When Lee, who is partly based in Beirut, met with Mouzawak after the launch for "Make Films Not War," their collaboration for "Make Food Not War" was "an organic evolution," laughs Lee.

For both Lee and Mouzawak, the campaign represents more than the food it helps produce. It is part of a growing international trend focusing on sustainable agricultural development and the support and preservation of local producers.

"It's a political statement, not just a market. It's about supporting small producers doing high quality work," Mouzawak says from a sunlit living room overlooking Gemmayzeh. "Today we eat, we eat, we eat. But who is in touch with the production? We don't know where our food comes from," he says.

"He is like us," Lee says of Mouzawak, speaking from Tunisia, where she is attending this year's Carthage Film Festival. "We're trying to get people from everywhere to think about important issues through film, food, whatever it takes."

Movies and music often go hand in hand as key players in the battle of cultural resistance. (In the three months after the end of the war on August 14, singer Julia Boutros has already put a speech by Hizbullah leader Sayyed Hassan Nasrallah to music and countless filmmakers have exhibited videos they shot during the war). But food?

"Sure, for many people food is food, it has no art. But it is the essential art. It is totally art," says Lee, explaining that every decision from the process of drying fruits to the choice of recipe to the presentation of a dish are forms of artistic expression. "People are still hungry for culture and art, even if we have bridges to reconstruct and an airport to rebuild," she adds, arguing that cultural resistance and reconstruction go hand in hand.

Although "Make Food Not War" plans to promote culinary coexistence on an international level, its first project, "Seeds for Peace," partnered with Souk al-Tayeb on a local level to help Lebanese farmers and small food producers.

"Seeds for Peace" has three main objectives: to increase the professionalism of small agricultural enterprises without sacrificing the traditional legacy of the local farmer; to promote and save the terrain of Lebanon; and to sponsor an eco-adaptation of the Oscars, Asdiqaa al-Ard (Friends of the Earth), which will award five farmers annually for their contribution to the grassroots food industry.

Not only are globalization and the expansion of large markets a threat to the individual producer, but certain foods have become victims. Slow Food awards the title presidia (from the Latin word for "protection") to endangered types of food, funding and supporting farmers to produce and sell the  foods that face extinction.

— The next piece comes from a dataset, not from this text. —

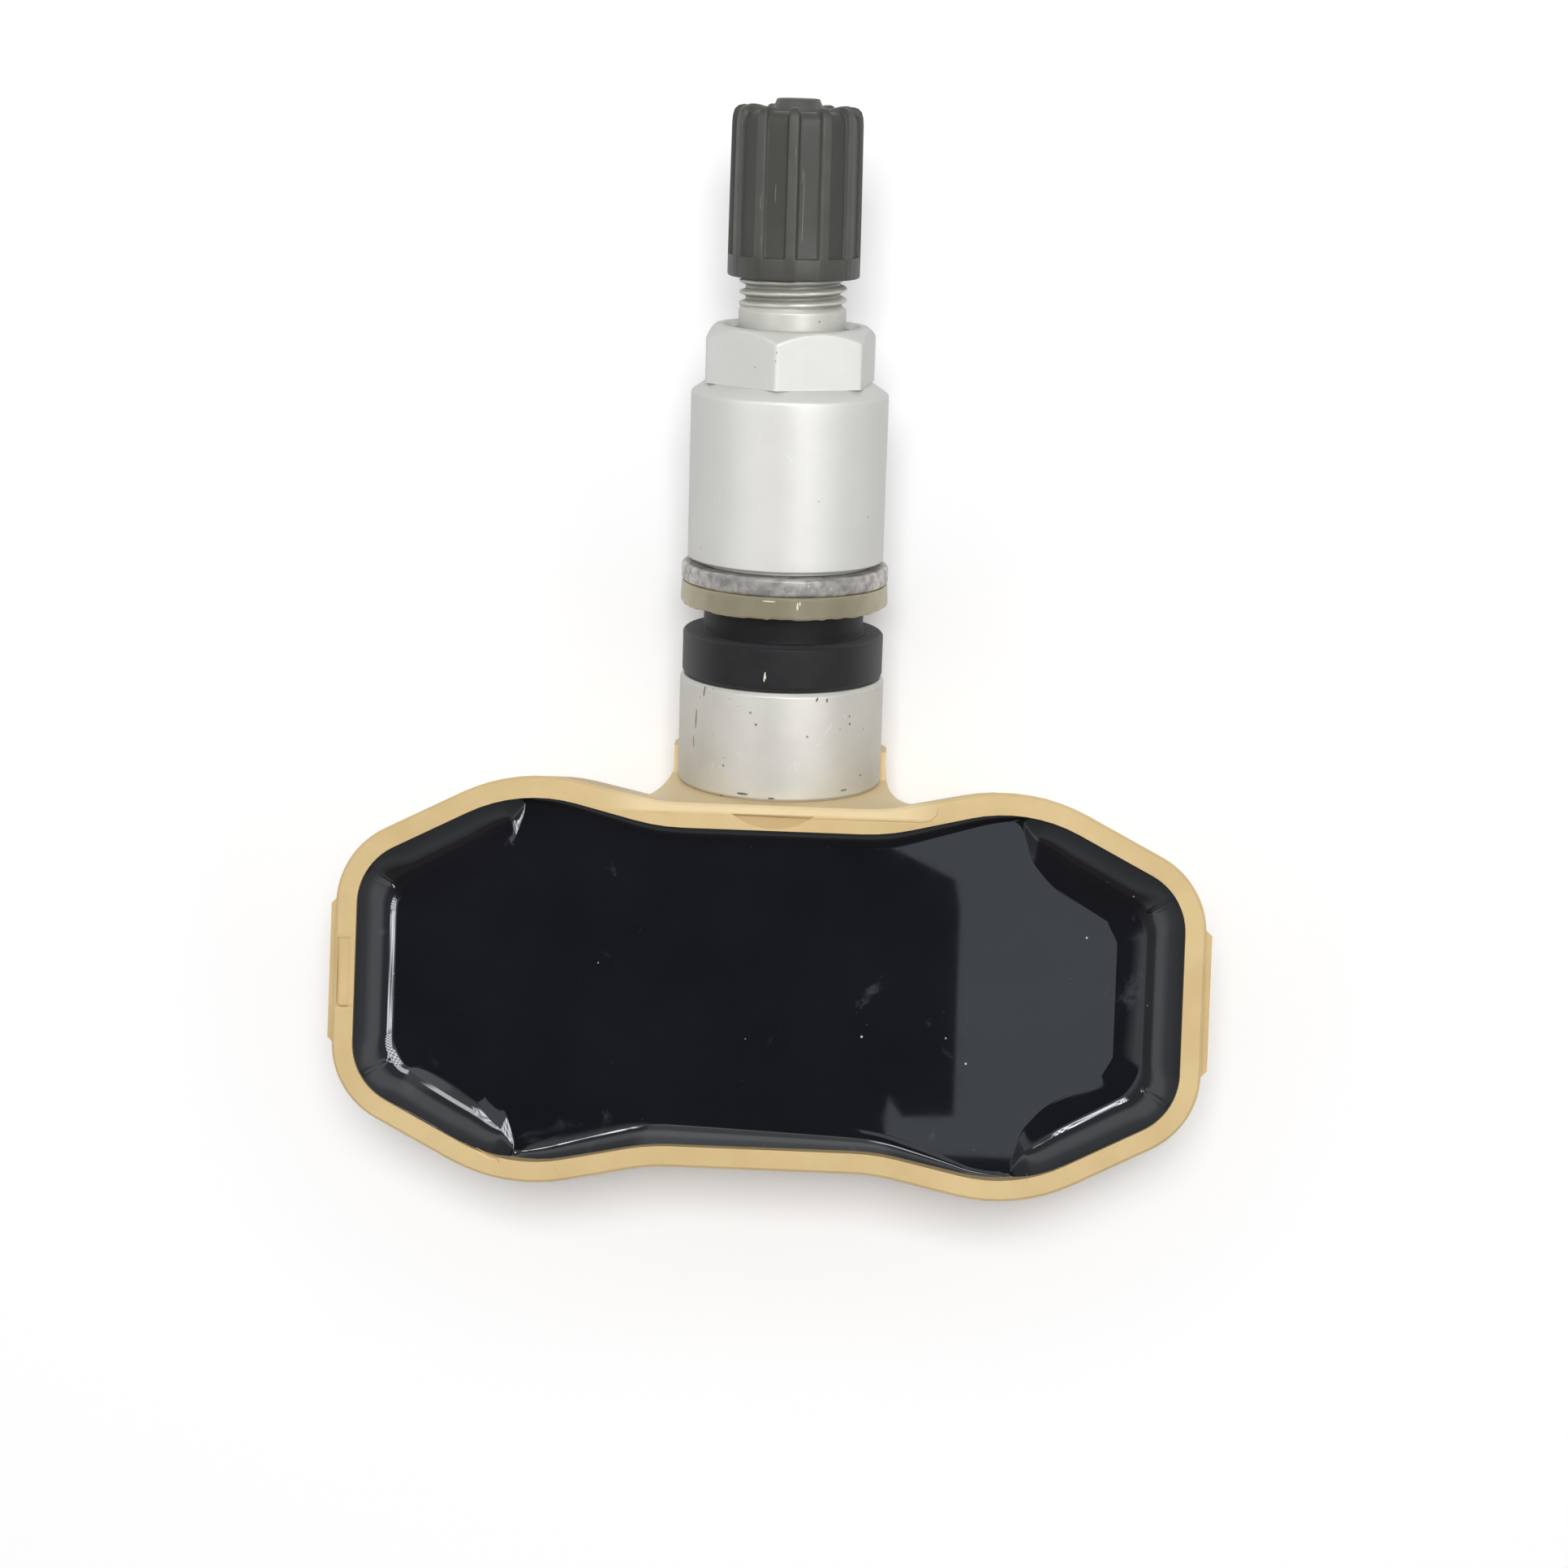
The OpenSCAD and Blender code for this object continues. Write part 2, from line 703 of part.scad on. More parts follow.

Lebanon has two such presidia. Mainly produced in North Lebanon, darfiyyeh (goat cheese aged in goat skin) was labeled Lebanon's first presidium in 2005. Kishek al-fouqara, a vegan cheese made by fermented burghul (cracked wheat), is produced in the Lebanese border village of Majdel Zoun and was granted presidium status on Julky 10, just two days before the war began.

"Seeds for Peace" will offer grants to farmers, helping to produce endangered or traditional agricultural techniques in hopes of preserving these cultural expressions for future generations of eaters.

For the farmers, the souk is practical in that it supports and encourages their lifestyle. For Lee and others, the souk is the beginning of a movement, a seed if you will, that will expand over time, creating roots that will connect cultures through food.

"The more people understand each other, the less they'll bomb each other," Lee believes. "People feel the need to bomb because of the lack of feeling connected."

"It is about cooperation," adds Mouzawak. "For me, cooperation means work and then having help. If people go and tell the farmers what to do it's not cooperation; its neocolonialism."

With projects like "Make Food Not War" and "Make Films Not War," and with culturally and environmentally aware activists like Lee and Mouzawak, dinner and a movie may never be the same again.